One day, several years later, when I came back to them, I could suddenly feel the mudras profoundly in a way I had never experienced before. And after months of a blank projection screen (chitta kasha), I suddenly started to be able to "see" things when I closed my eyes. These skills developed, these skills opened up, THROUGH the patient practicing of other things that I COULD access. Through this roundabout process, my other "senses" began to wake up.

The reason I share this story, is because... yoga is slow. Yoga doesn't happen overnight. Yoga takes time and goes at its own pace. Yoga may not be the quick fix, but it IS the real deal. It will get you there, with patient persistent practice.

We do our sadhana so that we may come to know ourselves, to know who we are, our more subtle layers of being beyond the physical. Our practice slowly trains up our ability to perceive more and more subtle phenomenon about ourselves and others and the world as well. Armed with this more accurate awareness of reality, we become more effective human beings. With this greater understanding and perceptivity under our belts, the way we respond and react shifts and changes. This doesn't mean we don't make missteps, we are constantly learning after all, but we seem to become more adept at handling life and all that is entailed in the living of it.

Anapana meditation

In the beginning, when we sit down and are asked to observe our breath, we may start by only noticing the most obvious things about our breath, the temperature change, the speed, the depth, or whether it is our nose or mouth that is breathing. In the beginning we may find that the mind doesn't easily want to stay resting on the breath or any other item of focus before it is running off chasing thoughts. It grows bored easily. It wanders readily. It seemingly takes forever before it remembers it was trying to focus on the breath and comes back to it.

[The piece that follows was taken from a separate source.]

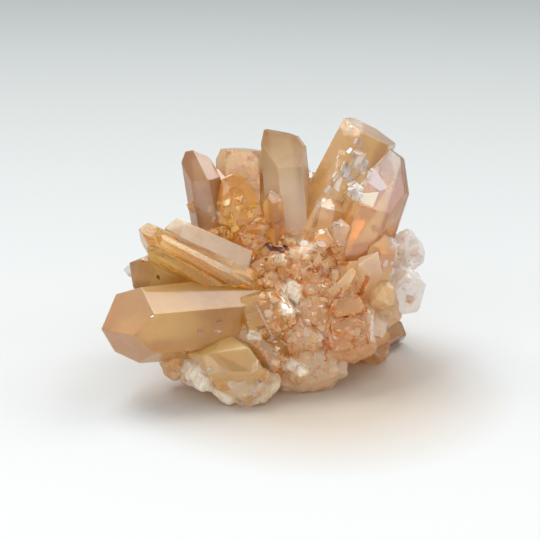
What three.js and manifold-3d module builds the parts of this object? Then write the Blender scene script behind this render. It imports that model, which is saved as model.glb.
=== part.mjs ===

It is this way because when it is untrained, we spend most of our waking hours being outwardly focused and stimulated by the world around us. Nothing wrong with that, by the way, but as I said above, we are talking about refining and fine tuning our ability to perceive more subtlety. In order to perceive that which lays beyond our five senses, we must learn to become very aware, very, very aware. In the beginning, trying to hold the mind to the breath can be very boring for the mind which is used to doing 14 things at once, for the mind that is used to interacting with the external world at a very rapid pace. To bring it down to one moment, one focus and to stay there, can be quite a task indeed.

Consistent practice

With consistent practice, what we might start to notice is... whereas the breath before was hardly noticeable and certainly not very interesting, now we start to become enthralled with the breath, fascinated by it. Just the simple sensation of breathing becomes huge and all encompassing, capturing our total attention in a very sustained manner. As we sit, we may have a feeling like there is nowhere else our mind would rather be than resting on our breath. It is so peaceful here. Once our concentration (dharana) has become established, meditation (dhyana) may freely follow.

Patanjali states in the yoga sutras 1:14 that sadhana (spiritual practice) needs to be "well attended to" and "without break", since the ultimate purpose of yoga is to find liberation from suffering caused by the illusion of separateness and the endless stream of vrittis (ripples of thought), to eventually come back to our pure state of being or bliss that is at the core of our true nature.

That's all fine and good but at this stage, most of us (myself included) are just happy to get through the day without losing our s***.

It is a relief if we can feel relatively calm, happy and content as we move through our days, free of physical, mental or emotional pain. It is a bonus if we feel like we can be of use or of service to those around us, if we, ourselves, can find enough equilibrium, equanimity and balance to enjoy our lives and to enhance the lives of those around us. Our consistent yoga practice WILL give us all these fruits ... and more.